En 1969, après le Mai 68 de Paris et le Printemps de Prague (janvier-août 1968), les jeunes souhaitent qu'en Espagne les choses bougent également, mais cela n'est sûrement pas l'avis du dictateur Franco qui, au contraire, renforce les pouvoirs de la police. Ainsi, Berta, qui comme l'auteur Javier Marías, a 18 ans, participe à une manifestation, où elle est sauvée d'une confrontation violente avec un cavalier de la police franquiste par un jeune banderillero qui lui vient courageusement en aide et avec qui elle perd ensuite sa virginité.

Tomás prend l'habitude de fréquenter, juste pour le sexe, une vendeuse d'un antiquaire de livres, jusqu'au jour où, peu après sa visite, cette Janet Jefferys est trouvée morte, étranglée. Un événement dramatique qui aura des répercussions importantes sur la vie de Tomás et sa relation avec Berta.

Pour éviter qu'il ne soit soupçonné de meurtre, son professeur favori, un homme qui a le bras long à Westminster et auprès des services secrets, lui offre son aide, moyennant son allégeance envers ces services. En d'autres mots, il faudrait qu'il accepte des missions pour le service de sécurité, MI5 (Military Intelligence, section 5, service du contre-espionnage) et le service MI6 (Military Intelligence, section 6, service de renseignements extérieurs).
Quoique le service en question qui l'emploiera ait l'allure encore plus obscure et fait penser à la PWE (Political Warfare Executive ou direction de la guerre politique), créé par Winston Churchill en 1941 pour lancer des opérations subversives contre les nazis. de cette organisation super-secrète, je ferai prochainement un billet sur un des rares livres qui existent à ce sujet : "The Black Game" d'Ellic Howe (1910-1991).

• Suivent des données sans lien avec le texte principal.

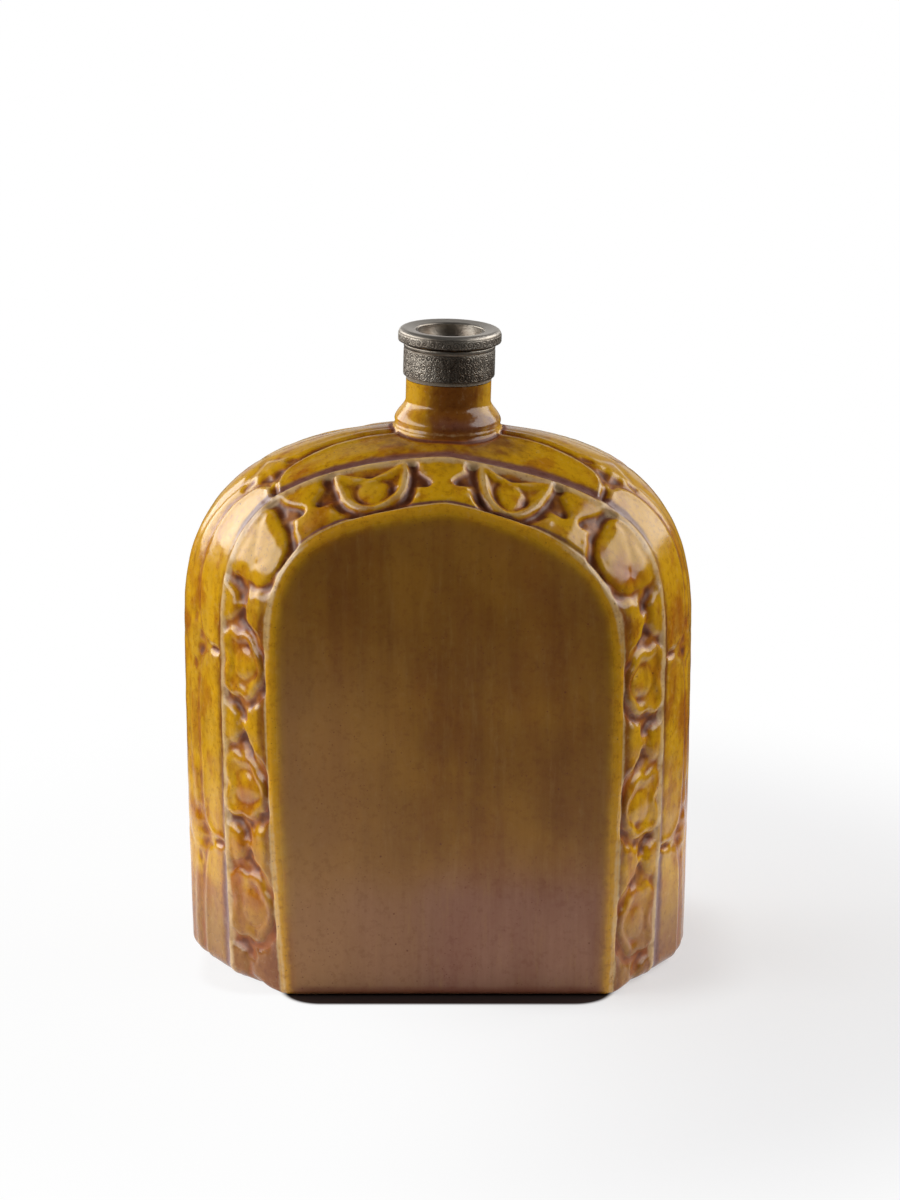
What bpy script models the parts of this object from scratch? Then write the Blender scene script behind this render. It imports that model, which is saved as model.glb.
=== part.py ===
"""Moulded ceramic flask with a metal pouring mount, modelled as its separate pieces.

The body is two press-moulded half shells, joined along an upright seam over a let-in base slab.
Rolls of soft clay press the joints home on the inside.  A turned neck is luted to the shoulder,
and a metal mount of sleeve, lip and throat liner is bedded on the neck.

Units are metres, +Z is up, and the flat panel of the front faces -Y.  The origin is the middle
of the base, on the ground.
"""

from dataclasses import dataclass
from math import cos, hypot, pi, radians, sin

import bpy
import bmesh
from mathutils import Vector

# Clearances and overruns
CLEARANCE = 0.0003
OVERRUN = 0.010

# Body, without its neck
BODY_WIDTH = 0.2128
BODY_DEPTH = 0.1220
BODY_HEIGHT = 0.2302
WALL = 0.006
PANEL_EDGE_SOFTENING = 0.0016
RIB_SOFTENING = 0.0012
FOOT_SOFTENING = 0.0022

# Relief on the border between the panel and the rib
BLOSSOM_HALF_LENGTH = 0.0142
GROOVE_DEPTH = 0.0017
POCKET_DEPTH = 0.0010
RELIEF_OVERRUN = 0.0010

# Base slab
SLAB_RECESS = 0.0015
SLAB_THICKNESS = 0.008

# Rolls of clay along the inner joints
SEAM_COIL_WIDTH = 0.016
SEAM_COIL_HEIGHT = 0.004
BASE_COIL_WIDTH = 0.006
BASE_COIL_HEIGHT = 0.006
NECK_COIL_WIDTH = 0.006

# Neck
NECK_OFFSET = 0.004
NECK_SEAT_DROP = 0.0026
NECK_LEAN = radians(1.5)
NECK_RADIUS = 0.0176
NECK_FLARE = 0.0070
NECK_BEAD = 0.00225
NECK_TURN = radians(60)
NECK_SKIRT = 0.0060
NECK_BORE = 0.0110
NECK_SPIGOT_RADIUS = 0.0155
NECK_SPIGOT_REACH = 0.0060
NECK_TOP = 0.0343

# Metal mount
SLEEVE_BOTTOM = 0.0208
SLEEVE_TOP = 0.0356
SLEEVE_RADIUS = 0.0189
SLEEVE_METAL = 0.0009
SLEEVE_BEAD = 0.0011
SLEEVE_BEAD_REACH = 0.0003
BEDDING_THICKNESS = 0.0008
LIP_THICKNESS = 0.0060
LIP_RADIUS = 0.0213
LIP_EDGE = 0.0022
LIP_MOUTH_RADIUS = 0.0140
LINER_METAL = 0.0008
LINER_LENGTH = 0.0300
LINER_FLARE = 0.0050
LINER_SHORTFALL = 0.0010

# Fineness of the faceting
ARCH_STEPS = 20
STRAIGHT_STEPS = 5
STRAIGHT_STEPS_SHARE = 0.5
OUTLINE_SAMPLES = 60
FIELD_STEPS = 3
TURNED_STEPS = 40
SOFTENING_STEPS = 2
ARC_STEPS = 4

# Roundness of a softened edge, and how far from level a face at the foot counts as a wall
ROUND_PROFILE = 0.5
WALL_SLOPE = 0.5

# Exponent of the pointed rise at the crown, and of the narrowing towards the foot
CROWN_POINT_POWER = 1.5
FOOT_TAPER_POWER = 2.0

# How far from the crown the side line leaves the neck, and where it has its full depth,
# as shares of the way from the crown down to the foot
CROWN_LEAVE_SHARE = 0.08
CROWN_FULL_SHARE = 0.25

# Where the blossoms lie on the left and right, as shares of the way from the crown to the foot
LEFT_BLOSSOM_SHARES = (0.108, 0.305, 0.488, 0.683, 0.871)
RIGHT_BLOSSOM_SHARES = (0.103, 0.307, 0.504, 0.703, 0.894)

# The edges of half a blossom's groove, and one pocket beside it, each place as a share of the
# blossom's half length along the border and a share of the border's width out from the panel
GROOVE_INNER_SHARES = (
    (0.0, 0.15), (0.37, 0.18), (0.68, 0.29), (0.89, 0.45), (0.97, 0.63), (1.0, 0.93))
GROOVE_OUTER_SHARES = (
    (0.0, 0.07), (0.50, 0.09), (0.92, 0.19), (1.13, 0.38), (1.21, 0.60), (1.24, 0.93))
POCKET_SHARES = ((1.12, 0.90), (1.53, 0.57), (1.12, 0.46))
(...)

Une lourde hypothèque sur le couple, qui se marie en mai 1974 à l'église San Fermín de los Navarros à Madrid, d'autant plus que Tomás est tenu au secret complet quant à ses missions clandestines, bien entendu. Berta ne sait par conséquent jamais où il se trouve, ce qu'il fait et quand elle le reverra et pour combien de temps ! Leur amour persiste pourtant et ils auront un fils Guillermo et une fille Elisa.

En avril 1982 commence la Guerre des Malouines entre l'Angleterre de Margaret Thatcher et l'Argentine du général Leopoldo Galtieri. le 4 avril 1982 a lieu le dernier départ de Tomás que Berta présume être en cette partie du globe. Sur ce conflit, qui se termine en juin 1982, Pierre Boulle a écrit un livre remarquable "La Baleine des Malouines". Fin du conflit, mais pas de nouvelles de Tomás. Noël passe et un nouvel an commence et de son homme toujours rien, rien de rien, "nada de nada" !

En novembre 1983, un collègue de Tomás, Bertram Tupra, se pointe chez Berta pour lui dire que le service de Londres n'a strictement aucune information sur ce qu'est devenu son mari, mais qu'une allocation mensuelle lui sera payée tant qu'ils ne disposent pas de données exactes sur son sort. Pour d'actes juridiques tel un remariage, un héritage... Il faudra attendre les délais prescrits par les lois nationales en Espagne et en Angleterre en cas de disparition.

Notre Berta continue péniblement sa vie en s'occupant de ses gosses et de ses cours à l'université. Elle a quelques affaires avec des hommes qui ne durent pas et passe le plus clair de son temps à lire. Entre autres la fameuse nouvelle De Balzac "Le Colonel Chabert" et le retour du brave homme des années après la fin des guerres napoléoniennes, et le roman de Janet Lewis (1899-1998) de 1941 "The Wife of Martin Guerre" sur un thème similaire. Livre rendu célèbre par le film de 1982 de Daniel Vigne "Le retour de Martin Guerre" avec Depardieu, une excellente Nathalie Baye et un convaincant Bernard-Pierre Donnadieu.

Un jour en 1994, au musée de cire de Madame Tussaud à Londres, Tomás aperçoit une gamine qui ressemble comme 2 gouttes d'eau à Janet Jefferys. Il se met à s'enquêter et doit se rendre à l'évidence que le meurtre a été une mise en scène par les services secrets pour le recruter pour ses dons d'imitateur et comme cela lui voler sa vie.
Si cette découverte lui rapprochera de Berta Isla, à vous de le découvrir, chers amis !

J'ai trouvé cet ouvrage riche et passionnant. J'ai "vécu" 2, 3 jours avec Javier Marías et je n'ai retrouvé la paix qu'en lisant le tout dernier paragraphe.